Level Five: To be used sparingly

Just as the descriptor indulgences suggests, this is the level of the pyramid where we really start to put on the brakes. While all of the foods included on this level, grains, approved sweeteners, cocoa flavanols, A2 dairy, and dry red wine, can be quite healthful for some, they all need to be enjoyed in moderation.

Grains and refined carbs

  • EVND allows minimal grains or starches at dinner for those who maximize Ketosis for the majority of the day by avoiding grains at breakfast and lunch. The goal is to limit consumption of grains to <50 grams daily. Keeping the consumption of the grains at one meal, maintains ketosis, fat burning, and promotes metabolic flexibility during the majority of the day, while providing more options and flexibility for at least one meal daily.

Approved Sweeteners

  • If necessary, use limited amounts of approved sweeteners that include pure versions of stevia and monk fruit. Local honey may be used by those who are insulin sensitive. 

Cocoa Flavanols

  • To derive the health benefits of flavanols, enjoy small amounts of high cacao chocolate, low in sugar, cadmium and lead.

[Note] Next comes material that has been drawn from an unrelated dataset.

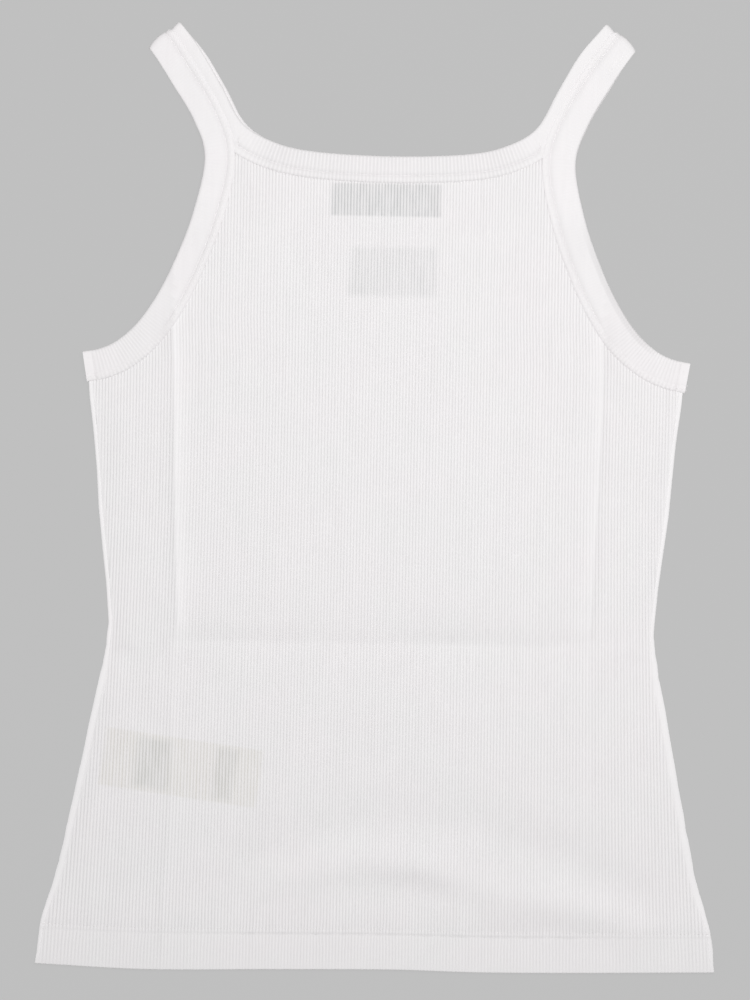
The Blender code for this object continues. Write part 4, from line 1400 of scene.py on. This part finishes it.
def section_points(sections, inward, lift, bulge):
    """Places of points across the sections."""
    centre, offset = edge_stack(sections["gap"][:, None])
    angle = sections["angle"][:, None]
    in_front = sections["angle"][:, None] < 0.1
    share = np.clip(inward / sections["width"][:, None], 0.0, 1.0)
    swell = bulge * np.sin(math.pi * share) ** 0.7 if bulge > 1 * MM else bulge
    reach = (offset + lift + swell) * np.sin(angle)
    at = (
        sections["at"][:, None, :]
        + sections["into"][:, None, :] * inward[..., None]
        + sections["along"][:, None, :] * reach[..., None]
    )
    crease = BINDING_CREASE * in_front * fold_height(at[..., 0], at[..., 1], FRONT_FOLDS[:4])
    return to_frame(at[..., 0], at[..., 1], centre + (offset + lift) * np.cos(angle) + crease)


def painted_row_shading(inward, width, y):
    """Painted shade along a binding's stitch row, and a painted highlight on the cloth that the row raises
    beside it.
    """
    from_row = inward - width + ROW_FROM_EDGE
    sewn = BINDING_ROW_SHADING["row"] * ridge(from_row, 0.6 * MM) * (0.8 + 0.4 * uneven(y, 19.0 * MM))
    raised = rises(from_row, 0.8, 0.8) * rises(width - inward, 0.5, 0.8)
    return sewn + BINDING_ROW_SHADING["beside"] * raised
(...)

A2 Dairy (Less Inflammatory)

  • You may have small amounts of A2 dairy (such as goat cheese) if tolerated and desired.

Dry Red Wine

  • Alcohol is a neurotoxin and best avoided by anyone with dependence issues or at risk of or suffering with cognitive decline. If you decide to occasionally indulge, consider small amounts of organic sugar-free, low alcohol red wine.